I ended up applying again 6 months later for Apprentice 5. I didn’t go to any casting calls this time. I just sent in another tape. I got a call, because I had sent a note and tape to a few different places. But it never went anywhere. It may have stung even more in this third “rejection.” I promised myself that I had to move on. I had an amazing job, worked with incredible people, had good friends, and a family people would kill for. I promised myself. I had to move on. No one should live life beating themselves up every day, and fixating on a single goal.

Six months later.
The email popped in to my gMail like any of the 100 or so I’d get in a week. But this one had a subject that made me stop cold. “Apprentice”. You see Randal Pinkett the season 4 winner was from Rutgers (my alma mater). He was going to headline a casting call for alumni that they were going to do for Apprentice 6 at Rutgers a day before the NYC try-outs. I looked at it for five minutes. I wondered about the absurdity of this email ending up in my box. I thought about it. My friend Angela knowing how close I had come previously, forwarded the email to me. I thought long and hard about it. And so, against everything that I had said, I flew to NJ. I went to the call.
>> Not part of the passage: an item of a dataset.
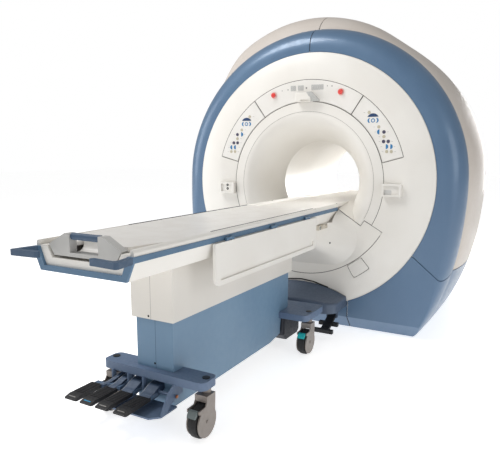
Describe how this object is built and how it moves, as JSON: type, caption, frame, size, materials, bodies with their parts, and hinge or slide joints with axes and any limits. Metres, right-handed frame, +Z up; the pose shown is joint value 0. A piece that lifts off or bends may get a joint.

And I made an impression. I did more interviews. I was back in LA. This time after over 18 months of thinking about it, my interviews with Burnett and Trump went so smoothly that it wasn’t even funny. Saying I killed it would be the understatement of the century. Like saying I blew it 18 months before wouldn’t do it justice.

What followed over the next few months could only be described as surreal.